─── Recorded information

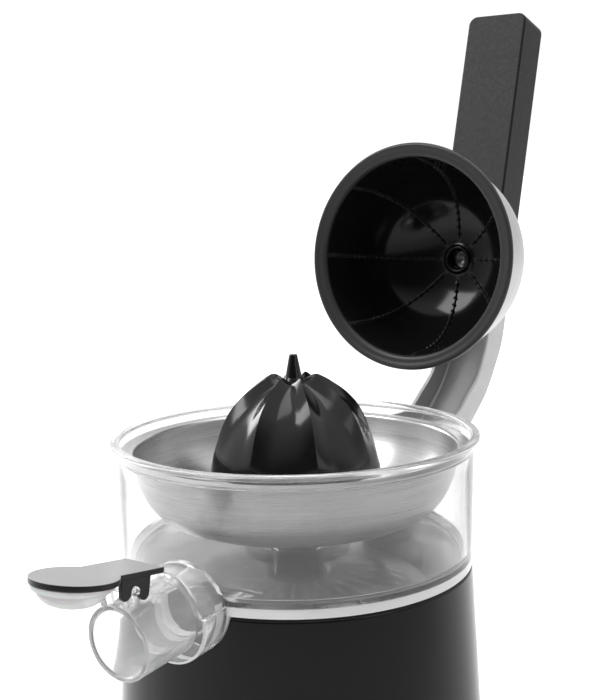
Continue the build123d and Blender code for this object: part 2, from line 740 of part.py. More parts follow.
def cup_profile(r0, d0, p, first, last_r, count=15):
    """Points (radius, depth) from the rim side to the centre."""
    pts = []
    for k in range(count):
        a = math.pi / 2 * k / (count - 1)
        r = r0 * math.cos(a)
        d = d0 * max(0.0, 1 - (r / r0) ** p) ** (1 / p) if r < r0 else 0.0
        if d >= first and r >= last_r:
            pts.append((r, d))
    return pts


dome_out = [(DOME_R, 3.2)] + cup_profile(DOME_R, DOME_D, DOME_P, 6, 8.4)
dome_in = [(DOME_R - 1.2, 3.2)] + cup_profile(DOME_R - 1.2, DOME_D - 1.2, DOME_P, 6, 8.4)
liner_out = [(DOME_R - 1.5, 3.2)] + cup_profile(DOME_R - 1.5, DOME_D - 1.5, DOME_P, 6, 8.4)
liner_in = [(50.0, 1.0)] + cup_profile(50.0, CUP_DEPTH + 1.0, DOME_P, 4, 9.4)
with BuildPart() as cup_dome:
    with BuildSketch(CUP_HALF):
        with BuildLine():
            Spline(*dome_out)
            Polyline(dome_out[-1], (8.0, DOME_D - 0.1), (8.0, DOME_D - 1.2), dome_in[-1])
            Spline(*reversed(dome_in))
            Line(dome_in[0], dome_out[0])
        make_face()
    revolve(axis=Axis(CUP_C, CUP_AXIS))
save(cup_dome, "cup_dome")

with BuildPart() as cup_liner:
    with BuildSketch(CUP_HALF):
        with BuildLine():
            Polyline(liner_in[0], (50.3, 0.4), (54.2, 0.4), (54.6, 0), (57.2, 0), (CUP_R, 0.5), (CUP_R, 2.4), (57.2, 2.9), (DOME_R - 1.5, 2.9), liner_out[0])
            Spline(*liner_out)
            Polyline(liner_out[-1], (7.7, DOME_D - 1.4), (7.7, 63.6), (2.6, 63.6), (2.6, 62.2), (5.6, 62.2), (5.6, CUP_DEPTH), (7.6, CUP_DEPTH), liner_in[-1])
            Spline(*reversed(liner_in))
        make_face()
    revolve(axis=Axis(CUP_C, CUP_AXIS))
    # pressing ribs
    rib_in = [(r, d) for r, d in liner_in if d > 9]
    with BuildSketch(CUP_HALF.offset(-0.9)):
        with BuildLine():
            Spline(*[(r + 0.4, d + 0.3) for r, d in rib_in])
            Polyline((rib_in[-1][0] + 0.4, rib_in[-1][1] + 0.3), (rib_in[-1][0] + 0.4, rib_in[-1][1] - 2.0))
            Spline(*([(rib_in[-1][0] + 0.4, rib_in[-1][1] - 2.0)] + [(r * 0.95 - 0.6, d - 1.4) for r, d in reversed(rib_in[1:-1])] + [(rib_in[0][0] - 0.2, rib_in[0][1] - 0.6)]))
            Line((rib_in[0][0] - 0.2, rib_in[0][1] - 0.6), (rib_in[0][0] + 0.4, rib_in[0][1] + 0.3))
        make_face()
    rib = extrude(amount=1.8)
    for k in range(1, 8):
        add(rib.rotate(Axis(CUP_C, CUP_AXIS), 45 * k))
save(cup_liner, "cup_liner")

with BuildPart() as cup_screw:
    with BuildSketch(CUP.offset(60.4)):
        Circle(4.0)
    extrude(amount=1.8)
    with BuildSketch(CUP.offset(62.2)):
        Circle(2.4)
    extrude(amount=15.0)
    chamfer(cup_screw.faces().sort_by(Axis(CUP_C, CUP_AXIS))[0].edges(), 0.7)
    with BuildSketch(CUP.offset(60.4)):
        Rectangle(5.0, 0.9)
        Rectangle(0.9, 5.0)
    extrude(amount=1.0, mode=Mode.SUBTRACT)
save(cup_screw, "cup_screw")

# ---------------------------------------------------------------- lever arm
# Cast channel, open on the cup's side; (y, z) outlines in the plane of symmetry.
GRIP_LOW = Vector(0, GRIP_Y, GRIP_Z) - GRIP_UP * GRIP_L
arm_front = [(GRIP_LOW.Y + 1.5 * cg - 0.3 * sg, GRIP_LOW.Z - 1.5 * sg - 0.3 * cg), (169.2, 266.0), (166.0, 250.0), (162.5, 231.2), (157.1, 220.9), (150.1, 211.6), (138.8, 203.9), (126.3, 196.4), (110.0, 195.8), (HINGE_Y + 2.0, HINGE_Z + 11.0)]
arm_rear = [(84.4, 176.0), (96.0, 168.4), (108.0, 167.6), (122.0, 173.0), (144.8, 188.8), (161.8, 201.6), (173.0, 215.0), (181.4, 227.6), (186.2, 242.4), (190.0, 260.0), (GRIP_LOW.Y + (GRIP_T - 1.5) * cg - 0.3 * sg, GRIP_LOW.Z - (GRIP_T - 1.5) * sg - 0.3 * cg)]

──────

#### [What you need to do]
Exactly reproduce every line of the data above.

#### [Correct result]
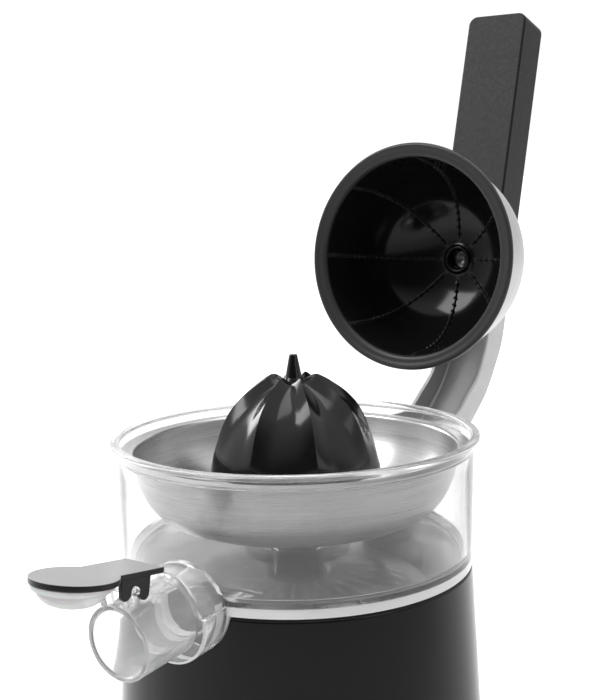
Continue the build123d and Blender code for this object: part 2, from line 740 of part.py. More parts follow.
def cup_profile(r0, d0, p, first, last_r, count=15):
    """Points (radius, depth) from the rim side to the centre."""
    pts = []
    for k in range(count):
        a = math.pi / 2 * k / (count - 1)
        r = r0 * math.cos(a)
        d = d0 * max(0.0, 1 - (r / r0) ** p) ** (1 / p) if r < r0 else 0.0
        if d >= first and r >= last_r:
            pts.append((r, d))
    return pts


dome_out = [(DOME_R, 3.2)] + cup_profile(DOME_R, DOME_D, DOME_P, 6, 8.4)
dome_in = [(DOME_R - 1.2, 3.2)] + cup_profile(DOME_R - 1.2, DOME_D - 1.2, DOME_P, 6, 8.4)
liner_out = [(DOME_R - 1.5, 3.2)] + cup_profile(DOME_R - 1.5, DOME_D - 1.5, DOME_P, 6, 8.4)
liner_in = [(50.0, 1.0)] + cup_profile(50.0, CUP_DEPTH + 1.0, DOME_P, 4, 9.4)
with BuildPart() as cup_dome:
    with BuildSketch(CUP_HALF):
        with BuildLine():
            Spline(*dome_out)
            Polyline(dome_out[-1], (8.0, DOME_D - 0.1), (8.0, DOME_D - 1.2), dome_in[-1])
            Spline(*reversed(dome_in))
            Line(dome_in[0], dome_out[0])
        make_face()
    revolve(axis=Axis(CUP_C, CUP_AXIS))
save(cup_dome, "cup_dome")

with BuildPart() as cup_liner:
    with BuildSketch(CUP_HALF):
        with BuildLine():
            Polyline(liner_in[0], (50.3, 0.4), (54.2, 0.4), (54.6, 0), (57.2, 0), (CUP_R, 0.5), (CUP_R, 2.4), (57.2, 2.9), (DOME_R - 1.5, 2.9), liner_out[0])
            Spline(*liner_out)
            Polyline(liner_out[-1], (7.7, DOME_D - 1.4), (7.7, 63.6), (2.6, 63.6), (2.6, 62.2), (5.6, 62.2), (5.6, CUP_DEPTH), (7.6, CUP_DEPTH), liner_in[-1])
            Spline(*reversed(liner_in))
        make_face()
    revolve(axis=Axis(CUP_C, CUP_AXIS))
    # pressing ribs
    rib_in = [(r, d) for r, d in liner_in if d > 9]
    with BuildSketch(CUP_HALF.offset(-0.9)):
        with BuildLine():
            Spline(*[(r + 0.4, d + 0.3) for r, d in rib_in])
            Polyline((rib_in[-1][0] + 0.4, rib_in[-1][1] + 0.3), (rib_in[-1][0] + 0.4, rib_in[-1][1] - 2.0))
            Spline(*([(rib_in[-1][0] + 0.4, rib_in[-1][1] - 2.0)] + [(r * 0.95 - 0.6, d - 1.4) for r, d in reversed(rib_in[1:-1])] + [(rib_in[0][0] - 0.2, rib_in[0][1] - 0.6)]))
            Line((rib_in[0][0] - 0.2, rib_in[0][1] - 0.6), (rib_in[0][0] + 0.4, rib_in[0][1] + 0.3))
        make_face()
    rib = extrude(amount=1.8)
    for k in range(1, 8):
        add(rib.rotate(Axis(CUP_C, CUP_AXIS), 45 * k))
save(cup_liner, "cup_liner")

with BuildPart() as cup_screw:
    with BuildSketch(CUP.offset(60.4)):
        Circle(4.0)
    extrude(amount=1.8)
    with BuildSketch(CUP.offset(62.2)):
        Circle(2.4)
    extrude(amount=15.0)
    chamfer(cup_screw.faces().sort_by(Axis(CUP_C, CUP_AXIS))[0].edges(), 0.7)
    with BuildSketch(CUP.offset(60.4)):
        Rectangle(5.0, 0.9)
        Rectangle(0.9, 5.0)
    extrude(amount=1.0, mode=Mode.SUBTRACT)
save(cup_screw, "cup_screw")

# ---------------------------------------------------------------- lever arm
# Cast channel, open on the cup's side; (y, z) outlines in the plane of symmetry.
GRIP_LOW = Vector(0, GRIP_Y, GRIP_Z) - GRIP_UP * GRIP_L
arm_front = [(GRIP_LOW.Y + 1.5 * cg - 0.3 * sg, GRIP_LOW.Z - 1.5 * sg - 0.3 * cg), (169.2, 266.0), (166.0, 250.0), (162.5, 231.2), (157.1, 220.9), (150.1, 211.6), (138.8, 203.9), (126.3, 196.4), (110.0, 195.8), (HINGE_Y + 2.0, HINGE_Z + 11.0)]
arm_rear = [(84.4, 176.0), (96.0, 168.4), (108.0, 167.6), (122.0, 173.0), (144.8, 188.8), (161.8, 201.6), (173.0, 215.0), (181.4, 227.6), (186.2, 242.4), (190.0, 260.0), (GRIP_LOW.Y + (GRIP_T - 1.5) * cg - 0.3 * sg, GRIP_LOW.Z - (GRIP_T - 1.5) * sg - 0.3 * cg)]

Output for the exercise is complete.